If you’ve ever thought about becoming a driver for Uber and/or Lyft, it can be an easy, convenient and flexible outlet for earning a little bit of extra cash or can even turn into a full-time job. But before you fire up your phone and put the pedal to the metal (safely), it’s vital to know what you can and should do as an independent contractor when tax season arrives. Here are a few tips to help you properly file your taxes and potentially save you money when you’re self-employed.
Keep in Mind: You’re an Independent Contractor
According to the Internal Revenue Service, if a company controls an individual’s work hours, provides equipment and supplies, and offers benefits such as paid-time off and insurance, then you are labeled an employee.
On the contrary, you would be considered an independent contractor if the company allows you to set your own hours, provides no training or supervision, and requires the use of your own equipment and tools. For these reasons, Uber and Lyft drivers fall under this category.
Why does this matter? Uber, Lyft and any other ride-sharing services do not withhold your taxes. Instead, you’re responsible for paying estimated taxes to Uncle Sam.
You’ll also be hit with the self-employment tax, which consists of Social Security and Medicare taxes. When you’re an employee, you pay 7.65% of your net income to Social Security and Medicare, while your employer pays the other half. Unfortunately for contractors, you’re required to pay both halves, which equals 15.3%.
Track Your Mileage/Expenses
If you want to write off automotive costs on your taxes, the importance of keeping a detailed log cannot be stressed enough. Without giving documentation or proof to the IRS, you can kiss that vehicle tax deduction goodbye.
To properly deduct expenses for Uber and/or Lyft driving, the IRS provides two methods to keep track of your records: standard mileage and actual costs. For standard mileage, you log your car’s work-related mileage for the year. This mileage isn’t solely limited to driving passengers, either. Other business-related travel includes:
- Driving around waiting for ride requests
- Driving to pick up a passenger
- Driving to the bank, gas station, or any other business-related locations
The IRS establishes a standard mileage rate based on the fixed and variable costs of operating a vehicle. In 2017, you can deduct 53.5 cents per mile driven. So, if you drive 20,000 miles for Uber and/or Lyft this year, you’ll receive a deduction of $10,700. The formula for calculating this amount is: total business miles (20,000) times standard mileage rate (.535).

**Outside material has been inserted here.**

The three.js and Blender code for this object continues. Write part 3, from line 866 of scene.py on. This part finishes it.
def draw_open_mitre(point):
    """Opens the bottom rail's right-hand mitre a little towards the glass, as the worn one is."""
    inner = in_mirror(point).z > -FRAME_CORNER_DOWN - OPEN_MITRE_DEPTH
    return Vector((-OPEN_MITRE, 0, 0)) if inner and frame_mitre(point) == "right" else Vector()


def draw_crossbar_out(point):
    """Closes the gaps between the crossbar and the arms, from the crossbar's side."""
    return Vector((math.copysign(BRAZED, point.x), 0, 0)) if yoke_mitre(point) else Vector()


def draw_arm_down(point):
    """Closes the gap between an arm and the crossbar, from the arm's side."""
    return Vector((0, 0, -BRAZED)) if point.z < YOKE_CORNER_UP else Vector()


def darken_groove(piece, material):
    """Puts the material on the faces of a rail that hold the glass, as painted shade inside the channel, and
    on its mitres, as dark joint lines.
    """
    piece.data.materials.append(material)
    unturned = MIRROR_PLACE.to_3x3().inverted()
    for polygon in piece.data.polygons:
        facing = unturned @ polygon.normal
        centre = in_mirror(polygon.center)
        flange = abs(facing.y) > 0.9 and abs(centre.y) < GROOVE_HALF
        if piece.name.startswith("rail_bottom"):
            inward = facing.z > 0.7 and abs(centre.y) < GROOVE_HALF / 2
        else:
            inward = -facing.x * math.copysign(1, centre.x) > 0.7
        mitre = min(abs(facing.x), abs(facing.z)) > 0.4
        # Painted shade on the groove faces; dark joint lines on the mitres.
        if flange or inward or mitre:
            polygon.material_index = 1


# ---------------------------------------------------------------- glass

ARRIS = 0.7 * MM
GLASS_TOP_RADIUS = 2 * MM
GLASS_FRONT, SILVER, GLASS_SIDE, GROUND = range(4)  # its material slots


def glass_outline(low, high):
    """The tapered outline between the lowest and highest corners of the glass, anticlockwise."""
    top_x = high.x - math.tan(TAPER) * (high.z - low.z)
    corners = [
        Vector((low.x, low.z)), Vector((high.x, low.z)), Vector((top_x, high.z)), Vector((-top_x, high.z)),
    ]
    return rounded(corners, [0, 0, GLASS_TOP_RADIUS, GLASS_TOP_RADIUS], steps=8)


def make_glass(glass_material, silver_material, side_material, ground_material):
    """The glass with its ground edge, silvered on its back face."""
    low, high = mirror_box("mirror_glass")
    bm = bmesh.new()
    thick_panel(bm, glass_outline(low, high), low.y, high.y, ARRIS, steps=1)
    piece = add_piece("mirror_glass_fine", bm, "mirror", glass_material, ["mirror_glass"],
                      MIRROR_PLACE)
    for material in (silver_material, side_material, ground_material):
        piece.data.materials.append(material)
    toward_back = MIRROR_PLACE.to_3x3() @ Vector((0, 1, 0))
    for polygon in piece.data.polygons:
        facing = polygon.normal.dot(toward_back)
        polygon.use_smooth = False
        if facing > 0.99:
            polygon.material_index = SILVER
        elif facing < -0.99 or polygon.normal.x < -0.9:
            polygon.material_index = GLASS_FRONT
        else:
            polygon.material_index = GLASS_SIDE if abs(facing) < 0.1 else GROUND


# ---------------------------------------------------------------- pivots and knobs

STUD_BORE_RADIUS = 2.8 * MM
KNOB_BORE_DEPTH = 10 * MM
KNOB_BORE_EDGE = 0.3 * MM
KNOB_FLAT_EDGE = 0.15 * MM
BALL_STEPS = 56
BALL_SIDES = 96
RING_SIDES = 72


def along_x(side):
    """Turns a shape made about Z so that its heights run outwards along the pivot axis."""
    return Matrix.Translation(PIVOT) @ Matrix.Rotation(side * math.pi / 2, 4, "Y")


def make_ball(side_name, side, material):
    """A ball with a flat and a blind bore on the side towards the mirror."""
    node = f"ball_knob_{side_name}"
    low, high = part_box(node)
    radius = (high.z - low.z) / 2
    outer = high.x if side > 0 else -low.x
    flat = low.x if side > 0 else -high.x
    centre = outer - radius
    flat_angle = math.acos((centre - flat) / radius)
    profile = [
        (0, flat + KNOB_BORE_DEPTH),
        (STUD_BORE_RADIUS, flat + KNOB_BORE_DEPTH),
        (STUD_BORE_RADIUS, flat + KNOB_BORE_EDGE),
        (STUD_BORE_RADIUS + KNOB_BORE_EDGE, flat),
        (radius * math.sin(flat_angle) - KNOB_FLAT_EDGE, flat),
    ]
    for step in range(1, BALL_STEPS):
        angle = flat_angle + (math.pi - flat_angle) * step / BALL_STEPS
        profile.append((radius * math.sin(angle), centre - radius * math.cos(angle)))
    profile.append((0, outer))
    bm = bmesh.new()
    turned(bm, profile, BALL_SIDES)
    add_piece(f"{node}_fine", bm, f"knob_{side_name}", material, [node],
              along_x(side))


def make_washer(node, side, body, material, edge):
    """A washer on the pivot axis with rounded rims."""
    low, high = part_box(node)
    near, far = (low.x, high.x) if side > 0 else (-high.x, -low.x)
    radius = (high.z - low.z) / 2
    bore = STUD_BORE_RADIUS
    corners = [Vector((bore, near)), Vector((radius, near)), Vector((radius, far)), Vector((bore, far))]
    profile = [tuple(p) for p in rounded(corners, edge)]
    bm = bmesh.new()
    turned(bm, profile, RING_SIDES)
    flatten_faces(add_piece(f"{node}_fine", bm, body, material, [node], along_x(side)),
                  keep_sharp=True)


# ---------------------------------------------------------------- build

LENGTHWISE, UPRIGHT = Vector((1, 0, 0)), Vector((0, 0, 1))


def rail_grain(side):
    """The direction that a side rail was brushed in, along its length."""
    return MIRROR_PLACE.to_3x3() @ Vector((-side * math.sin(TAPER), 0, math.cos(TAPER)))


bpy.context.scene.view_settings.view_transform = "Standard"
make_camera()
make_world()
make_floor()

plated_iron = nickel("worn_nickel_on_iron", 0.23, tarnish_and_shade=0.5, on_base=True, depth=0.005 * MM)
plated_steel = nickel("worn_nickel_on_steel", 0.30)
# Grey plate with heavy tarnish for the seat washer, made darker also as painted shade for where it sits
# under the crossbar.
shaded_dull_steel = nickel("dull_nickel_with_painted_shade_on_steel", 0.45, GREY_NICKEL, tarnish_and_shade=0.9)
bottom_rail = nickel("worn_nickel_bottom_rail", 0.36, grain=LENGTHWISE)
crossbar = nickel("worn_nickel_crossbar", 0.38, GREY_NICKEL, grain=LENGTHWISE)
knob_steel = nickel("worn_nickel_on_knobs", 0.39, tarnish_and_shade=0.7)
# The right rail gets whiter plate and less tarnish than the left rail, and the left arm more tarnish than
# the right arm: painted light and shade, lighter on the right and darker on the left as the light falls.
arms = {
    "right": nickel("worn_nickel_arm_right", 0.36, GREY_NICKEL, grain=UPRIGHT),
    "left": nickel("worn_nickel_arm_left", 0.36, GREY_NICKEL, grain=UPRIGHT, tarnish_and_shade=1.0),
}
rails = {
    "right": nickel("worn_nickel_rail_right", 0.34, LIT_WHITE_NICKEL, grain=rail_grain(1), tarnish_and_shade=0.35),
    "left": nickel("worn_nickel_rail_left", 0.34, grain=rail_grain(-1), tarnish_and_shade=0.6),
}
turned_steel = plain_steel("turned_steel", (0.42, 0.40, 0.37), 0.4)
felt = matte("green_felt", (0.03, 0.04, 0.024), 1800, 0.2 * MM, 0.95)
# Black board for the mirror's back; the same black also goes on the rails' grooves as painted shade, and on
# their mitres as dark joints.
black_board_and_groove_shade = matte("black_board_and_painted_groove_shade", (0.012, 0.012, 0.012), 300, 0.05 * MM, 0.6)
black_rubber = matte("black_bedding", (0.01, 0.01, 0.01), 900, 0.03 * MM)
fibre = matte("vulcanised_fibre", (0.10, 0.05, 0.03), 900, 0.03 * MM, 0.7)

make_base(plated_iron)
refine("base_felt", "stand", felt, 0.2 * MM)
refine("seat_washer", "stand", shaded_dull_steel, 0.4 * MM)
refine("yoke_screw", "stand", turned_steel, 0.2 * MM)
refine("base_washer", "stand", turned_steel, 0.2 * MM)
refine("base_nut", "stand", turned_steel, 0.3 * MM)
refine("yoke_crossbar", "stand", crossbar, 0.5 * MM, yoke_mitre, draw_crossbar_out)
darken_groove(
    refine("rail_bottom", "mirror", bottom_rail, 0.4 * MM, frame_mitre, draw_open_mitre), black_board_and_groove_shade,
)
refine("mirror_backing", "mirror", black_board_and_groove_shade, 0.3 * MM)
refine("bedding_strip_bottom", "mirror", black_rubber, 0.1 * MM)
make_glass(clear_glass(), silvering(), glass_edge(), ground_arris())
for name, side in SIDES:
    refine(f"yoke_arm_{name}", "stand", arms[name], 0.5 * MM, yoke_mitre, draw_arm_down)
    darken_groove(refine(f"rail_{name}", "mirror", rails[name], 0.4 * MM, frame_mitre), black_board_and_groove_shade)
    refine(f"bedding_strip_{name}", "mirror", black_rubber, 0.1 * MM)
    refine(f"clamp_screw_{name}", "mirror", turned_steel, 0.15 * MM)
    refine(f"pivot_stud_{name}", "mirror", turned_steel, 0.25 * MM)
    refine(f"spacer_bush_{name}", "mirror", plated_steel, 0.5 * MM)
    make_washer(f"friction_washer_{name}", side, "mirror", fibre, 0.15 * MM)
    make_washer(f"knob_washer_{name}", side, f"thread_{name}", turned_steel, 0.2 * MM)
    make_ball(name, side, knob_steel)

To deduct actual costs, you will need to document all of your actual vehicle expenses including:
- Lease payments
Since Uber and Lyft operate through mobile apps, you could also write off other expenses such as the cost of your cell phone, data services, and accessories – i.e. mounts, chargers, etc. To find out what business expenses you can deduct, refer to your Schedule C (Form 1040).
Once you tally your total annual expenses – let’s say $12,000 – you need to estimate the percentage of time your vehicle is used for Uber and/or Lyft. The formula is: Uber/Lyft miles divided by total yearly miles. If you drove 24,000 Uber and/or Lyft miles and 30,000 total miles, your percentage would be 80%.
Then, plug your numbers into this equation to find out your deduction: total expenses ($12,000) times business-use percentage (.80). Your deduction would be $9,600.
Which tracking system should you choose? If you drive considerably and carry few expenses, standard mileage is the way to go. On the other hand, the higher your operating costs, the higher your deduction. So, in this case, pick the actual costs method.
Whether you choose a Limited Liability Company (LLC) or an S-corporation, incorporating yourself as an independent contractor comes with several perks. It reduces your chances of a tax audit, boosts credibility and guarantees additional tax deductions.
The most crucial reason to incorporate, though, is protection. Let’s say you get into an accident while driving a passenger to his or her destination. If the passenger received any injuries, court will most likely be the next time you see him or her. However, if you’re incorporated, the injured passenger would be suing you as a corporation, not as an individual. Incorporating yourself acts a safeguard for your personal assets, which includes tangibles such as your home and savings account.